The first and most critical marketing tool at your disposal and control is your website. It is the window and inbound marketing channel for your business. The goal of inbound marketing is to generate new, targeted leads that the sales team can convert into revenue-generating customers. When not set up with proper content, SEO strategies, CTAs (calls-to-action) and user interface and experience design, buyers will have a difficult time finding you and won’t want to visit for long if they do.
Research indicates that only “2% of people actually convert to becoming a sale the first time they land on your webpage.” If you want more control over the conversion of inbound leads, then incorporating outbound marketing is the way to go. Inbound leads generated through webforms should feed directly into the CRM, which is then synched to campaigns to facilitate outbound marketing efforts.
In the article, 5 Technologies for Lead Generation, we recommended several technology applications that a business should have in order to achieve success with marketing and sales efforts.
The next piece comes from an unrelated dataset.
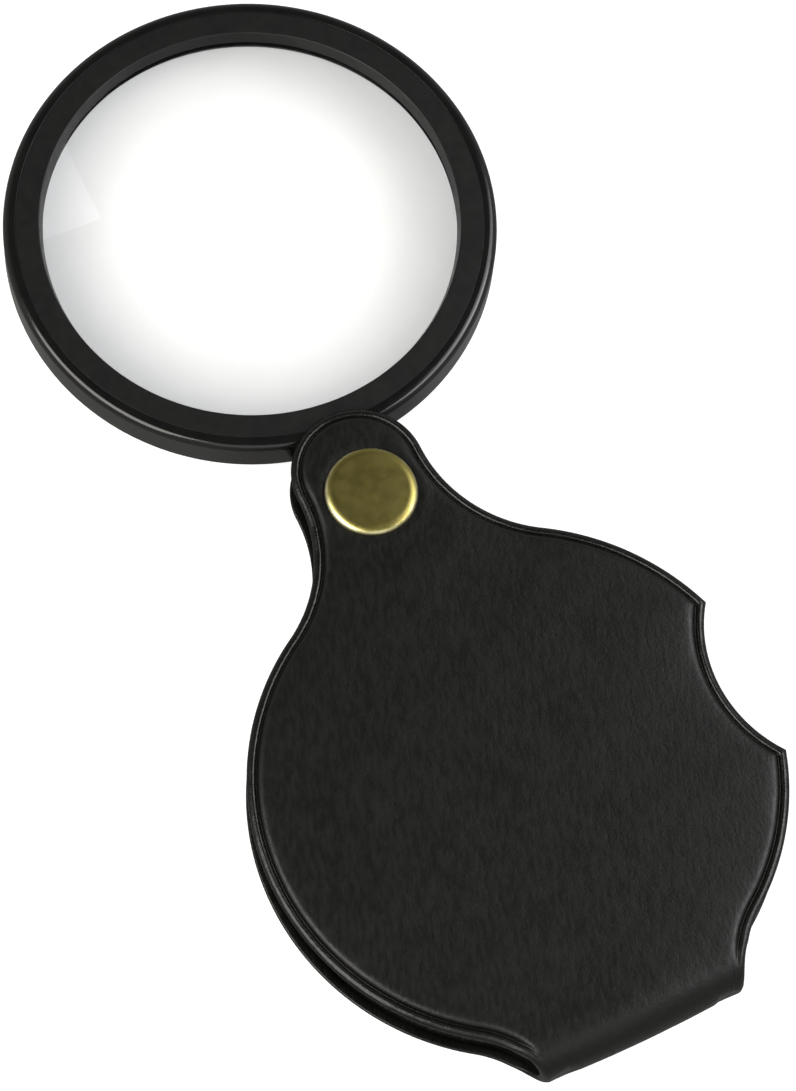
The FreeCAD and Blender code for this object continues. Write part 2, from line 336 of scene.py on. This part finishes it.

Be sure that all marketing tools (website, campaigns, social media) synch with CRM, so that all data collected for lead generation map appropriately to Contacts and Leads records. This ensures that your sales team has all information possible to help them follow up on targeted leads and start working the through the sales funnel.
Fuel Your Systems
Spoiler alert: This is “The Most Important (and Overlooked) Person on Your Sales Team.” (See upcoming “Lift Your Sales” article.)
It is probably inappropriate to say “I love my ops team,” but I do. I can’t live without them.
The marketing and sales operations specialists prefer to remain behind the scenes and are rarely client-facing, but they are, undoubtedly, the fuel filter in every successful sales team. They are highly technical and understand not only the individual tools for marketing and sales, but they also know how to integrate them in a manner that creates hyper-efficient automation and workflows. The end results are regular analytics reporting that provides clear indicators about what works, where improvements can be made and, most importantly, who the best leads are in the database.
Schedule Regular Tune Ups
All of these parts – the right company, a supportive sales manager, cross-training with marketing and client success, proper integration of tools and technology and marketing and sales operations specialists – must come together through structure, scheduling and systems.
Structure puts the right parts in the right place with the right equipment to build the machine, so it is secure and does not fall apart when in motion. Scheduling regular team meetings and trainings keeps the wheels in motion at a sustainable pace. Systems are integrations, automations and workflows that identify the best revenue-generating opportunities for the sales team.
You have the demand for your products and services, you understand the pain points of your buyers, and you have the personnel to make things happen. But these things alone aren’t enough. They have to be put together in the proper way to make things work. These 6 tips are the formula that turns your sales team into a winning race car, driving like lightning to victory lane.